Sure, you might be ahead a bit more than "on paper" but you still have significant expenses that were actually accrued. The context of this post was the person thought their "actual" salary didn't include their (significant) expenses and being eligible for deductions was just a bonus. They argued in the comments their salary was "really" their pre-deduction salary, I guess because that's what went into their bank account.
They were also asking if they should just stop taking these deductions for a few years for some reason (I think to qualify for a mortgage), so they weren't exactly understanding finance.
I wish I could find the post again, it was baffling.
> you still have significant expenses that were actually accrued
It really depends on the numbers. If you're savvy, 1099 income lets you deduct quite aggressively, and I can see the IRS not really caring about delivery drivers' income.
I worked deliveries a long time ago, before the age of food order apps, but at least at the time pretty much all drivers calculated their pay without considering expenses. It can easily be 30% of your pretax take-home, but the cost is mostly hidden until your car breaks, your tires wear, or you need to sell your car.
Have you ever seen an instagram post where someone flashes wealth they don’t truly have? Be it a rented Lamborghini or a stack of twenty dollar dolls? Or a stack of ones with a couple hundred obfuscating the other denominations?
There are more incentives to flaunt success then bankruptcy. Even if the success isn’t real.
Most of them are bad at math because they ignore a lot of variables like wear and tear on their vehicles and the fact that their car insurance doesn't cover them using their private vehicle for commercial purposes. It's one of those things that profitable in the short-term but only if you ignore long term costs.

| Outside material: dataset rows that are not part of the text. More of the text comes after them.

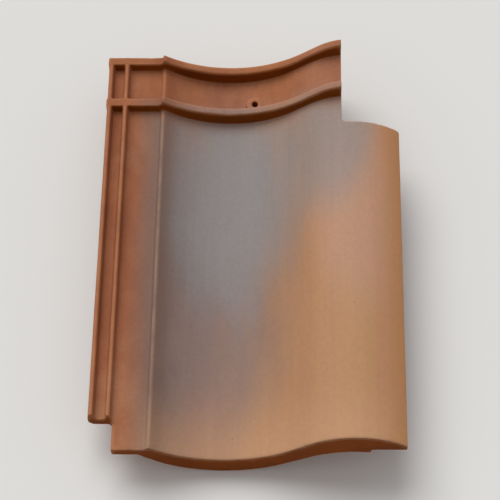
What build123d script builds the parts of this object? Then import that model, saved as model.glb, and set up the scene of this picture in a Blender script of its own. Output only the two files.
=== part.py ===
from build123d import *
import math
import os

# Clay roof tile: an interlocking pantile with an S profile, pressed and fired in one piece.
# Across the tile is X, from the nose up to the head is Y, and the face looks up along Z.
# The origin is on the floor, in the middle of the tile's box. Millimetres and degrees.

# The face, seen from the nose: a hollow pan, a straight flank and a round roll
pan_radius = 86.0
roll_radius = 57.0
flank_angle = 38.5
flank_run = 18.5
rim_angle = 44.0  # slope of the face at its left edge
rim_draft = 5.0  # lean of the side of the face, down to the underlap
cover_angle = 45.0  # slope of the face at the cover edge on the right
joint_gap = 1.5  # open joint between two tiles side by side

# Length and thickness
tile_length = 370.0
head_lap = 76.0  # the stretch that the tile above covers
course_rise = 28.0  # from the face up to the face of the tile above
body = 11.0
arris_round = 2.0

# Nose: the front end, deeper than the body
nose_depth = 22.0  # under the pan
nose_pan_ease = 4.0  # the nose's lower line is flatter than the face, its radii are larger
nose_roll_ease = 7.0
nose_seat_play = 0.5  # between the nose and the roll of the tile below
nose_length = 15.0
nose_slope_length = 8.0  # the back of the nose slopes up to the body
nose_slope_height = 9.0
nose_chamfer = 2.0
foot_rib_depth = 8.0  # second rib under the tile, behind the nose
foot_rib_width = 7.0
rib_round = 2.5

# Side lap: the next tile's cover flange lies over the underlap on the left
cover_tip = 5.4  # height of the cover flange's edge
foot_channel = 28.0  # holds the foot of that cover flange
lap_thickness = 9.0
lap_play = 1.5
lap_chamfer = 3.5
lap_rib_width = 3.0  # at the top
lap_rib_draft = 9.0
lap_rib_play = 4.0  # under the crown of that tile's roll
water_channel = 8.0  # between the two ribs
lap_rib_round = 1.2

# Head lock: two ribs across the head, under the tile above
head_rib_play = 4.0
head_rib_width = 8.0
lock_play = 2.0
corner_play = 3.0
corner_hollow = 4.0

# Hanging nibs: two, level with the lowest line of the nose
nib_width = 20.0  # at the foot
nib_length = 10.0  # at the foot
nib_from_head = 19.0
nib_places = (36.0, 124.0)  # from the left edge of the face
nib_draft = 6.0
nib_round = 2.0

# Nail hole, in a low boss
nail_radius = 2.75
nail_place = 80.0
boss_radius = 7.5
boss_height = 3.0

# The S line, from the left edge of the face
flank_slope = math.radians(flank_angle)
bend_radii = pan_radius + roll_radius
trough_x = pan_radius * math.sin(math.radians(rim_angle))
pan_centre_z = pan_radius * math.cos(math.radians(rim_angle))
trough_z = pan_centre_z - pan_radius
crest_x = trough_x + bend_radii * math.sin(flank_slope) + flank_run * math.cos(flank_slope)
crest_z = trough_z + bend_radii * (1 - math.cos(flank_slope)) + flank_run * math.sin(flank_slope)
roll_centre_z = crest_z - roll_radius
cover_x = crest_x + roll_radius * math.sin(math.radians(cover_angle))
cover_z = roll_centre_z + roll_radius * math.cos(math.radians(cover_angle))
cover_width = cover_x + joint_gap

# Levels
middle_depth = body / 2
nose_z = trough_z - nose_depth
nose_pan_radius = pan_radius + nose_pan_ease
nose_roll_radius = roll_radius + nose_roll_ease
nose_roll_z = crest_z - course_rise + nose_seat_play
foot_z = cover_z - cover_tip
foot_x = crest_x + math.sqrt((roll_radius - body) ** 2 - (foot_z - roll_centre_z) ** 2)
lap_floor_z = foot_z - lap_play
lap_under_z = lap_floor_z - lap_thickness
lap_rib_height = crest_z - body - lap_rib_play - lap_floor_z
head_rib_height = course_rise - body - head_rib_play
tall = crest_z - nose_z + head_rib_height
rim_lean = math.tan(math.radians(rim_draft))

# Places along the tile, from the nose
gauge = tile_length - head_lap
nose_end = nose_length + nose_slope_length
first_rib_end = gauge + nose_end + lock_play + head_rib_width
nail_line = first_rib_end + boss_radius + lock_play / 2
foot_rib_end = nail_line + boss_radius + lock_play + foot_rib_width - gauge
nib_face = tile_length - nib_from_head
corner_y = gauge - lock_play / 2
lap_nose_y = nose_end + corner_play

# Places across the tile, from the left edge of the face
lap_rib_base = lap_rib_width + 2 * lap_rib_height * math.tan(math.radians(lap_rib_draft))
inner_rib_x = -foot_channel - lap_rib_base / 2
outer_rib_x = inner_rib_x - lap_rib_base - water_channel
lap_width = -outer_rib_x + lap_rib_base / 2
nib_root = nib_width + 2 * tall * math.tan(math.radians(nib_draft))
notch_x = cover_width - foot_channel - joint_gap
corner_x = cover_width - lap_width - corner_play

left_x = (lap_width - cover_x) / 2
nose_y = -tile_length / 2
touch = 0.01


def across(distance):
    """Plane across the tile, at a distance from the nose, which it faces."""
    origin = (left_x, nose_y + distance, -nose_z)
    return Plane(origin=origin, x_dir=(1, 0, 0), z_dir=(0, -1, 0))


def level(height):
    """Level plane at a height over the left edge of the face, with its Y from the nose."""
    return Plane(origin=(left_x, nose_y, height - nose_z))


def s_line(low_z, low_radius, high_z, high_radius, left_angle=rim_angle):
    """An S line: the pan's arc with its lowest height, a straight flank, the roll's arc."""
    low_centre = low_z + low_radius
    high_centre = high_z - high_radius
    apart = math.hypot(crest_x - trough_x, low_centre - high_centre)
    lean = math.degrees(math.atan2(crest_x - trough_x, low_centre - high_centre))
    slope = lean - math.degrees(math.acos((low_radius + high_radius) / apart))
    with BuildLine() as line:
        pan = CenterArc((trough_x, low_centre), low_radius, 270 - left_angle, left_angle + slope)
        roll = CenterArc((crest_x, high_centre), high_radius, 90 + slope, -slope - cover_angle)
        Line(pan @ 1, roll @ 0)
    return line.line


def under_face(depth):
    """The S line that runs at an even depth under the face."""
    return s_line(trough_z - depth, pan_radius + depth, crest_z - depth, roll_radius - depth)


def s_band(upper, lower):
    """The closed shape between two S lines."""
    with BuildSketch() as band:
        with BuildLine():
            add(upper)
            Line(upper @ 1, lower @ 1)
            add(lower)
            Line(lower @ 0, upper @ 0)
        make_face()
        # the side of the face leans, with its draft, over the floor of the underlap
        with BuildLine():
            Polyline(
                (-lap_width, lap_floor_z),
                (lap_floor_z * rim_lean, lap_floor_z),
                (tall * rim_lean, tall),
                (-lap_width, tall),
                close=True,
            )
        make_face(mode=Mode.SUBTRACT)
    return band.sketch


def lip(lower, end_x, end_z):
    """Section of a rib under the tile, cut away right of an end and under a height."""
    with BuildSketch() as section:
        add(s_band(middle_line, lower))
        with Locations((end_x, end_z)):
            Rectangle(cover_width, 2 * tall, align=(Align.MIN, Align.MAX), mode=Mode.SUBTRACT)
    return section.sketch


def edges_on(shape, line, distance):
    """The edges of a shape that follow an S line at a distance from the nose."""
    placed = across(distance) * line
    return shape.edges().filter_by(lambda edge: placed.distance_to(edge @ 0.5) < touch)


face_line = under_face(0)
middle_line = under_face(middle_depth)

# Section of the underlap's flange, and of one of its ribs
with BuildSketch() as lap_section:
    with Locations((-lap_width, lap_floor_z)):
        Rectangle(lap_width + body / 4, lap_thickness, align=(Align.MIN, Align.MAX))
    chamfer(lap_section.vertices().sort_by_distance((-lap_width, lap_under_z))[0], lap_chamfer)

with BuildSketch() as lap_rib_section:
    Trapezoid(lap_rib_base, lap_rib_height, 90 - lap_rib_draft, align=(Align.CENTER, Align.MIN))
    fillet(lap_rib_section.vertices().group_by(Axis.Y)[-1], lap_rib_round)

# Shell: underlap, face and cover flange, pressed in one section along the whole tile
with BuildPart() as shell:
    cover_middle = middle_line @ 1
    with BuildSketch(across(tile_length)):
        add(s_band(face_line, under_face(body)))
        with Locations((foot_x, foot_z)):
            Rectangle(roll_radius, body, align=(Align.MIN, Align.MAX), mode=Mode.SUBTRACT)
        # the cover flange ends in an upright edge with a flat foot
        with BuildLine():
            Polyline((cover_x, cover_z), (cover_x, foot_z), (foot_x, foot_z))
            Polyline((foot_x, foot_z), (cover_middle.X, cover_middle.Y), (cover_x, cover_z))
        make_face()
        add(lap_section.sketch)
        with Locations((outer_rib_x, lap_floor_z), (inner_rib_x, lap_floor_z)):
            add(lap_rib_section.sketch)
    extrude(amount=tile_length)
    nose_arris = edges_on(shell, face_line, 0)
    lengthwise = edges_on(shell, face_line, tile_length / 2).sort_by(Axis.X)
    fillet([*nose_arris, lengthwise[0], lengthwise[-1]], arris_round)

# Nose: closes the front, with its lower line flatter than the face
with BuildPart() as nose:
    # its lower line goes on to the left until it meets the underlap
    nose_left = math.degrees(math.acos((nose_z + nose_pan_radius - lap_under_z) / nose_pan_radius))
    nose_line = s_line(nose_z, nose_pan_radius, nose_roll_z, nose_roll_radius, nose_left)
    with BuildSketch(across(nose_end)):
        add(lip(nose_line, notch_x, foot_z))
    extrude(amount=nose_end)
    back = nose.faces().sort_by(Axis.Y)[-1]
    chamfer(edges_on(nose, nose_line, nose_end), nose_slope_height, nose_slope_length, reference=back)
    chamfer(edges_on(nose, nose_line, 0), nose_chamfer)

# Foot rib: hangs between the two head ribs of the tile below
with BuildPart() as foot_rib:
    # its lower line follows the face of the tile below
    foot_depth = body + foot_rib_depth
    foot_line = s_line(trough_z - foot_depth, pan_radius, crest_z - foot_depth, roll_radius)
    with BuildSketch(across(foot_rib_end)):
        add(lip(foot_line, corner_x, tall))
    extrude(amount=foot_rib_width)
    foot_arrises = edges_on(foot_rib, foot_line, foot_rib_end)
    foot_arrises += edges_on(foot_rib, foot_line, foot_rib_end - foot_rib_width)
    fillet(foot_arrises, rib_round)

# Head ribs: across the underlap and the face, one on the head's edge and one below the nail
with BuildPart() as head_ribs:
    # their upper line follows the underside of the tile above
    rib_z = trough_z + head_rib_height
    rib_roll_z = crest_z + head_rib_height
    rib_line = s_line(rib_z, pan_radius + body, rib_roll_z, roll_radius - body)
    for rib_end in (first_rib_end, tile_length):
        with BuildSketch(across(rib_end)):
            add(s_band(rib_line, middle_line))
            with Locations((-lap_width, lap_floor_z - middle_depth)):
                Rectangle(
                    lap_width + middle_depth,
                    lap_rib_height + middle_depth,
                    align=(Align.MIN, Align.MIN),
                )
        extrude(amount=head_rib_width)
        rib_arrises = edges_on(head_ribs, rib_line, rib_end)
        rib_arrises += edges_on(head_ribs, rib_line, rib_end - head_rib_width)
        fillet(rib_arrises, rib_round)
    fillet(head_ribs.edges().filter_by(Axis.X).group_by(Axis.Z)[-1], lap_rib_round)

# Nibs: upright towards the nose, where they hook on the batten, and sloped behind
with BuildPart() as nibs:
    with BuildSketch(across(tile_length)):
        with BuildLine():
            add(middle_line)
            Polyline(middle_line @ 1, (cover_middle.X, nose_z), (0, nose_z), middle_line @ 0)
        make_face()
        with BuildSketch(mode=Mode.PRIVATE) as teeth:
            for place in nib_places:
                with Locations((place, nose_z)):
                    Trapezoid(nib_root, tall, 90 + nib_draft, align=(Align.CENTER, Align.MIN))
        add(teeth.sketch, mode=Mode.INTERSECT)
    extrude(amount=nib_from_head)
    with BuildSketch(Plane(origin=(0, nose_y + tile_length, 0), x_dir=(0, -1, 0), z_dir=(-1, 0, 0))):
        with BuildLine():
            Polyline((0, 0), (nib_from_head - nib_length, 0), (0, nose_depth - body), close=True)
        make_face()
    extrude(amount=cover_width, both=True, mode=Mode.SUBTRACT)
    fillet(nibs.edges().group_by(Axis.Z)[0], nib_round)

# Outline: the corners that four tiles would share are cut away
with BuildPart() as outline:
    with BuildSketch(level(-tall)) as plan:
        with BuildLine():
            Polyline(
                (-foot_channel, 0),
                (cover_x, 0),
                (cover_x, corner_y),
                (corner_x, corner_y),
                (corner_x, tile_length),
                (-lap_width, tile_length),
                (-lap_width, lap_nose_y),
                (-foot_channel, lap_nose_y),
                close=True,
            )
        make_face()
        inner_corners = plan.vertices().sort_by_distance((corner_x, corner_y))[:1]
        inner_corners += plan.vertices().sort_by_distance((-foot_channel, lap_nose_y))[:1]
        fillet(inner_corners, corner_hollow)
    extrude(amount=2 * tall)

with BuildPart() as roof_tile:
    add(shell.part)
    add(nose.part)
    add(foot_rib.part)
    add(head_ribs.part)
    add(nibs.part)
    boss_z = pan_centre_z - math.sqrt(pan_radius**2 - (nail_place - trough_x) ** 2) + boss_height
    with BuildSketch(level(boss_z)):
        with Locations((nail_place, nail_line)):
            Circle(boss_radius)
    extrude(amount=-boss_height - middle_depth)
    with BuildSketch(level(boss_z)):
        with Locations((nail_place, nail_line)):
            Circle(nail_radius)
    extrude(amount=-tall, mode=Mode.SUBTRACT)
    add(outline.part, mode=Mode.INTERSECT)

roof_tile.part.label = "roof_tile"
os.makedirs("parts", exist_ok=True)
export_step(roof_tile.part, "parts/roof_tile.step")
print("cover width", round(cover_width, 1), "gauge", gauge)
print("solids", len(roof_tile.solids()), "valid", roof_tile.part.is_valid)
print("box", roof_tile.part.bounding_box())
print("volume", round(roof_tile.part.volume / 1000), "cm3", "centre", roof_tile.part.center())
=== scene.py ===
# %% [markdown]
# # A flamed clay roof tile
# This notebook dresses one roof tile, pressed from clay and fired in one piece. Its solid comes
# from a CAD program, with the S wave, the side lap, the head ribs, the nose and the nibs at
# their real size. Here it gets what the spray booth and the kiln give it: a flamed coat of
# coloured slip, and a skin that is never quite even.
# The solid's own mesh could simply be painted, but its arrises are sharper than clay can be, so
# a softer skin is cast over it. Its box is kept from the start, because the looks may not
# change the size.

import math

import bmesh
import bpy
from mathutils import Matrix, Vector


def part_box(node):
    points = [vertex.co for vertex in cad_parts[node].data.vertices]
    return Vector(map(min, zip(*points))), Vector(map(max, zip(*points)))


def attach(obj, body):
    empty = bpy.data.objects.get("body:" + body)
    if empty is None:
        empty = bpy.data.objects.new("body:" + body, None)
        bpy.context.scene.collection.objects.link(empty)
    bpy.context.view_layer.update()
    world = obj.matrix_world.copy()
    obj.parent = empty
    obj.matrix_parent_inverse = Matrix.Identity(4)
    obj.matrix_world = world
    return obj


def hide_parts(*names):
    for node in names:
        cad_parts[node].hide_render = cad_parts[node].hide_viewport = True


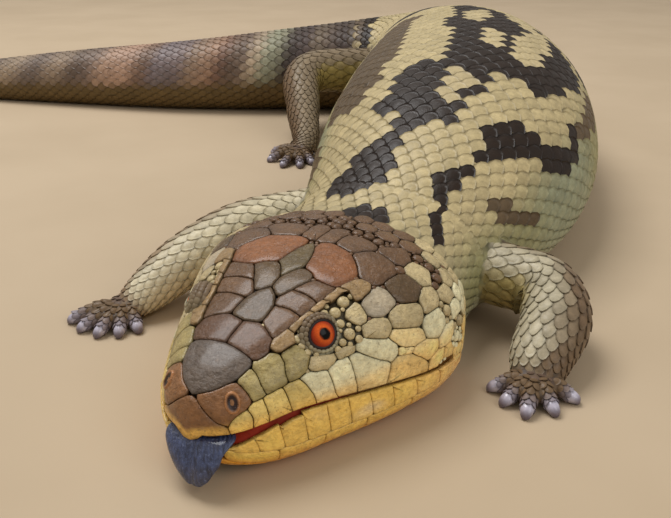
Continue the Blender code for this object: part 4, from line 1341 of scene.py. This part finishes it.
class Finish:
    """A material of linked nodes, built by short calls."""

    def __init__(self, name, roughness, coat=0.0, coat_roughness=0.2, specular=0.5):
        self.made = bpy.data.materials.new(name)
        self.made.use_nodes = True
        self.tree = self.made.node_tree
        self.shader = self.tree.nodes["Principled BSDF"]
        self.shader.inputs["Roughness"].default_value = roughness
        self.shader.inputs["Coat Weight"].default_value = coat
        self.shader.inputs["Coat Roughness"].default_value = coat_roughness
        self.shader.inputs["Specular IOR Level"].default_value = specular
        self.where = self.node("TexCoord").outputs["Object"]

    def node(self, kind, **settings):
        """A node of this kind, with its properties set."""
        prefix = "" if kind.startswith("ShaderNode") else "ShaderNode"
        made = self.tree.nodes.new(prefix + kind)
        for key, value in settings.items():
            setattr(made, key, value)
        return made

    def link(self, source, target):
        """Feeds a socket from another socket, or gives it a number."""
        if isinstance(source, bpy.types.NodeSocket):
            self.tree.links.new(source, target)
        else:
            target.default_value = source

    def noise(self, size, detail=4.0, stretch=None, roughness=0.55):
        """Noise with lumps of this size in millimetres, stretched along the axes if asked."""
        made = self.node("TexNoise")
        vector = self.where
        if stretch is not None:
            mapping = self.node("Mapping")
            self.link(vector, mapping.inputs["Vector"])
            mapping.inputs["Scale"].default_value = stretch
            vector = mapping.outputs["Vector"]
        self.link(vector, made.inputs["Vector"])
        made.inputs["Scale"].default_value = 1 / (size * MM)
        made.inputs["Detail"].default_value = detail
        made.inputs["Roughness"].default_value = roughness
        return made.outputs["Fac"]

    def range(self, value, low, high, to_low=0.0, to_high=1.0):
        """Maps a value from one range to another, held at the ends."""
        made = self.node("MapRange")
        self.link(value, made.inputs["Value"])
        for key, number in zip(("From Min", "From Max", "To Min", "To Max"), (low, high, to_low, to_high)):
            made.inputs[key].default_value = number
        return made.outputs["Result"]

    def mix(self, factor, a, b, kind="MIX"):
        """Mixes two colours."""
        made = self.node("Mix", data_type="RGBA", blend_type=kind)
        self.link(factor, made.inputs["Factor"])
        for source, target in ((a, made.inputs[6]), (b, made.inputs[7])):
            self.link(source if isinstance(source, bpy.types.NodeSocket) else (*source, 1.0), target)
        return made.outputs[2]

    def shaded(self, brightness):
        """The colour painted on the mesh, times a grey of this brightness."""
        grey = self.node("CombineColor")
        for key in ("Red", "Green", "Blue"):
            self.link(brightness, grey.inputs[key])
        painted = self.node("Attribute", attribute_name="marking").outputs["Color"]
        return self.mix(1.0, painted, grey.outputs[0], "MULTIPLY")

    def bump(self, height, depth, before=None):
        """A bump of this depth in millimetres, over an earlier one if given."""
        made = self.node("Bump")
        made.inputs["Strength"].default_value = 1.0
        made.inputs["Distance"].default_value = depth * MM
        self.link(height, made.inputs["Height"])
        if before is not None:
            self.link(before, made.inputs["Normal"])
        return made.outputs["Normal"]

    def done(self, base, normal=None, roughness=None):
        """Links the colour, bump and roughness to the shader."""
        self.link(base, self.shader.inputs["Base Color"])
        if normal is not None:
            self.link(normal, self.shader.inputs["Normal"])
        if roughness is not None:
            self.link(roughness, self.shader.inputs["Roughness"])
        return self.made


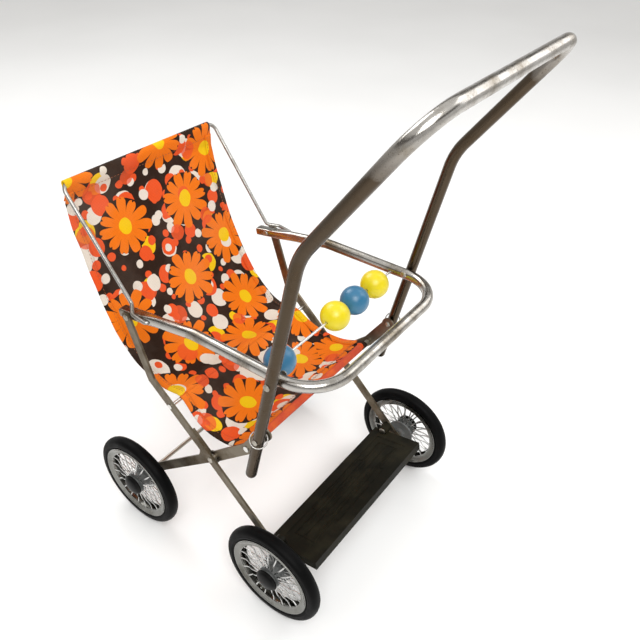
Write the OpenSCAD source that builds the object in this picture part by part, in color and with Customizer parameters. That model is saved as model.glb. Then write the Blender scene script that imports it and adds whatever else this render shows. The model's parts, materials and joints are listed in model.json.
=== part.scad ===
// Folding doll stroller. Y is the direction of travel, with the handle at -Y; Z is up.
// The origin lies on the floor under the middle of the frame. Millimetres.

/* [Wheels] */
// Radius of a wheel over its tyre
wheel_r = 60; // [58:0.5:61]
// Width of a tyre
tyre_w = 14.5; // [12:0.5:14.5]
// Distance from the middle plane to the middle of a wheel
wheel_x = 132; // [132:0.5:135]
// Number of spokes in each of a wheel's two rows
spoke_count = 20; // [12:1:24]
// Thickness of a spoke
spoke_d = 1.8; // [1.4:0.1:2]
// Diameter of both axles
axle_d = 5; // [4:0.5:5]

/* [Tubes and rods] */
// Outer diameter of the handle and bumper tubes
tube_d = 11.4; // [10:0.2:11.4]
// Wall of the tubes
tube_wall = 0.9; // [0.7:0.1:1.2]
// Distance from the middle plane to the axis of a handle tube
handle_x = 117.3; // [117.2:0.1:118]
// Distance from the middle plane to the axis of a bumper tube
bumper_x = 105.5; // [105:0.1:105.6]
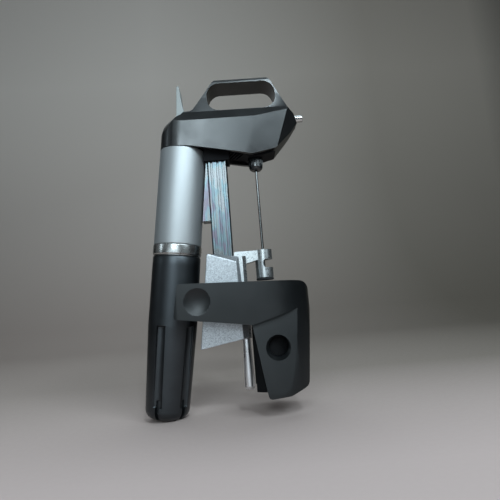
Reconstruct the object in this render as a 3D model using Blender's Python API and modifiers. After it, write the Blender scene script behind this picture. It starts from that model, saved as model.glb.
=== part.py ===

Granted some people might have somewhat legitimate reasons for ignoring those costs or may have made some cost benefit analysis in which it makes sense for them, but overall it tends to be a net negative if you actually include all of the costs.
Pretty sure it's becoming increasingly common that one person runs a fleet of drivers that they have imported from a foreign country. The primary person sets up all the accounts, and provides the cars, etc and the drivers do the deliveries and get paid a minuscule amount. In many cases they're akin to indentured servants that also live in packed housing owned by the "boss", to whom they also pay rent. The workers get their tiny sliver of money and send it home to help out their families, with the hope they can eventually establish themselves in the US.
how are they not making more money off of data? the trip data alone has to be worth millions right? All I see when discussing Ubers profits is the cost of trips and the cost of drivers and how much they spend on marketing and politicians. It seems like theres gaping black hole of all the data they are collecting and it being put to use/sale.
There's a fairly common belief that "selling data" is a money-printing business, but it generally isn't.
Specifically, data is only worth as much as the buyer is able to exploit it to make money. Meta and Google have figured out how to immensely profit off of personal data - but that's because they own the largest ad networks on the planet.
Few other players can leverage personal data to this financial extent. More importantly, the players that can leverage personal data for immense profit also collect their own data, and so externally-sourced data is only of marginal utility.
And you see this in the discourse around this issue. We theorize for example that some grocery chain would "pay a lot" for personal data. But to what end? So they can offer just-in-time enticements to go to the store?
A lot of these supposed "applications" of personal data seem pretty flimsy, and even where they are genuinely useful, their monetary worth is marginal.
Data is worth something, but it isn't worth nearly as much as widely believed.
Personal data just isn't worth that much. You sometimes see people run around with high estimates where, like, Google's entire advertising revenue is attributed to personal data. But Uber doesn't run a massively popular advertising network, so even if that's a fair attribution it's not available to them.
It's easy to say that data is immensely valuable, but mostly it isn't. How personalized are the ads you see on the web, really? What's the ratio of times you clicked on an ad accidentally or got tricked into clicking an ad (ever had the layout change on Anandtech just before you tried to click on a link?)
I used to work for a company that helped other companies decide where to place stores. Circa 2007 we were thinking about it from the viewpoint of trips and I'd developed a touchscreen kiosk that would get visitors to a Dairy Queen to tell us where they came from and where they were going. We believed that people didn't just go to a fast food restaurant that was convenient to their home but that they were driving from point A to point B and happen to stop at a restaurant along the way so a "good location" had a kind of centrality where it was on many such paths.
(The project was ill fated. The kiosk we selected was rather expensive, particularly for a project we'd sold to one franchisee. Our partner dumped us because he thought he could get cheaper kiosks, we brought in our lawyers, as ahead of its time as it was, we never got put the kiosk app in front of customers.)
On one level it's a good idea, but what is the data really worth? Chains that work hard at picking good locations find their competitors follow them and set up shop across the street. The value of the data is based on the amount of lift you can get using it relative to the alternatives. People often wind up choosing locations for other reasons such as Duane Reade who were geniuses at finding sites they could afford in the NYC real estate market.
I believe Grubhub was profitable for years before they started offering their own delivery and had to compete with money losing companies like Uber and DoorDash.
Dev is not why they are unprofitable. It is mainly due to COGS (payout to drivers and other direct costs) & sales and marketing aka growth at all cost. Their revenue has not gone down
Has this changed? Do all these companies still losing money?